GIVEN PROBLEM >>
Hand back each line, unchanged, from the top down to the line where "FILAMENT, CORE = filament_material(), core_material()" sits.

SOURCE MATERIAL >>
+===+
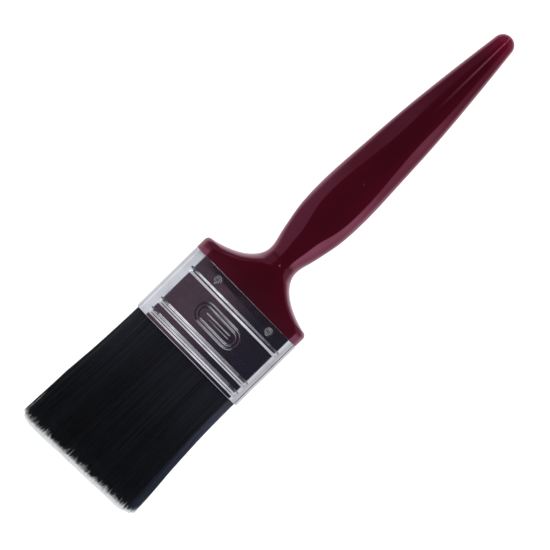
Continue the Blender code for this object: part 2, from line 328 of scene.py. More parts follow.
def filament_material():
    """Black filaments: each has its own tone, a painted highlight by the right edge, painted
    light that makes them lighter and bluer near the ferrule and darker in the far half, and a
    pale worn tip.
    """
    n = Surface("bristle_black")
    tone_and_edge_light = n.add("ShaderNodeAttribute", attribute_name="tone_and_edge_light").outputs["Fac"]
    to_tip = n.add("ShaderNodeAttribute", attribute_name="to_tip").outputs["Fac"]
    streak = n.noise(n.coordinates((2400, 70, 2400)), 1.0, detail=2.0)
    along = n.add("ShaderNodeSeparateXYZ", {0: n.coordinates()}).outputs[1]
    # Painted light: lighter and bluer by the ferrule's mouth, darker towards the tips
    lit_near = n.blend(tone_and_edge_light, rgb(0.0058, 0.0064, 0.0110), rgb(0.0165, 0.0180, 0.0300))
    shaded_far = n.blend(tone_and_edge_light, rgb(0.0010, 0.0015, 0.0034), rgb(0.0070, 0.0095, 0.0180))
    lit_near_y, shaded_far_y = ((EDGE_Y - station) * MM for station in (33.0, 62.0))
    body = n.blend(n.ramp(along, shaded_far_y, lit_near_y), shaded_far, lit_near)
    body = n.blend(n.ramp(streak, 0.5, 0.75, 0.0, 0.25), body, rgb(0.0130, 0.0142, 0.0200))
    tone = n.blend(n.ramp(to_tip, 0.25, -0.05), body, rgb(0.80, 0.82, 0.83))
    n.set(Base_Color=tone, Roughness=n.ramp(streak, 0.2, 0.8, 0.42, 0.62),
          Specular_IOR_Level=0.25)
    return n.mat


def core_material():
    """The dark, streaky inside of the pack."""
    n = Surface("bristle_core")
    streak = n.noise(n.coordinates((3800, 60, 3800)), 1.0, detail=4.0)
    tone = n.blend(n.ramp(streak, 0.35, 0.7), rgb(0.0015, 0.0015, 0.002),
                   rgb(0.012, 0.012, 0.015))
    n.set(Base_Color=tone, Roughness=0.7, Specular_IOR_Level=0.1,
          Normal=n.bump(streak, 0.6, 0.0002))
    return n.mat


LACQUER, TINPLATE, NAIL = lacquer(), tinplate(), nail_steel()
WOOD, RESIN = bare_beech(), resin()
FILAMENT, CORE = filament_material(), core_material()


# The handle ------------------------------------------------------------------------------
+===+
OUTPUT OF THE TASK >>
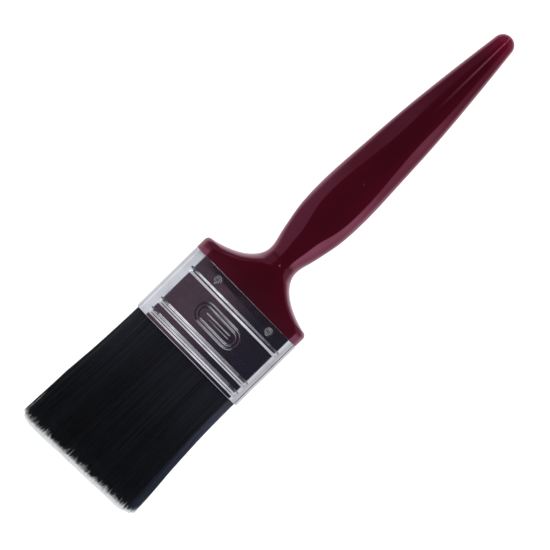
Continue the Blender code for this object: part 2, from line 328 of scene.py. More parts follow.
def filament_material():
    """Black filaments: each has its own tone, a painted highlight by the right edge, painted
    light that makes them lighter and bluer near the ferrule and darker in the far half, and a
    pale worn tip.
    """
    n = Surface("bristle_black")
    tone_and_edge_light = n.add("ShaderNodeAttribute", attribute_name="tone_and_edge_light").outputs["Fac"]
    to_tip = n.add("ShaderNodeAttribute", attribute_name="to_tip").outputs["Fac"]
    streak = n.noise(n.coordinates((2400, 70, 2400)), 1.0, detail=2.0)
    along = n.add("ShaderNodeSeparateXYZ", {0: n.coordinates()}).outputs[1]
    # Painted light: lighter and bluer by the ferrule's mouth, darker towards the tips
    lit_near = n.blend(tone_and_edge_light, rgb(0.0058, 0.0064, 0.0110), rgb(0.0165, 0.0180, 0.0300))
    shaded_far = n.blend(tone_and_edge_light, rgb(0.0010, 0.0015, 0.0034), rgb(0.0070, 0.0095, 0.0180))
    lit_near_y, shaded_far_y = ((EDGE_Y - station) * MM for station in (33.0, 62.0))
    body = n.blend(n.ramp(along, shaded_far_y, lit_near_y), shaded_far, lit_near)
    body = n.blend(n.ramp(streak, 0.5, 0.75, 0.0, 0.25), body, rgb(0.0130, 0.0142, 0.0200))
    tone = n.blend(n.ramp(to_tip, 0.25, -0.05), body, rgb(0.80, 0.82, 0.83))
    n.set(Base_Color=tone, Roughness=n.ramp(streak, 0.2, 0.8, 0.42, 0.62),
          Specular_IOR_Level=0.25)
    return n.mat


def core_material():
    """The dark, streaky inside of the pack."""
    n = Surface("bristle_core")
    streak = n.noise(n.coordinates((3800, 60, 3800)), 1.0, detail=4.0)
    tone = n.blend(n.ramp(streak, 0.35, 0.7), rgb(0.0015, 0.0015, 0.002),
                   rgb(0.012, 0.012, 0.015))
    n.set(Base_Color=tone, Roughness=0.7, Specular_IOR_Level=0.1,
          Normal=n.bump(streak, 0.6, 0.0002))
    return n.mat


LACQUER, TINPLATE, NAIL = lacquer(), tinplate(), nail_steel()
WOOD, RESIN = bare_beech(), resin()
FILAMENT, CORE = filament_material(), core_material()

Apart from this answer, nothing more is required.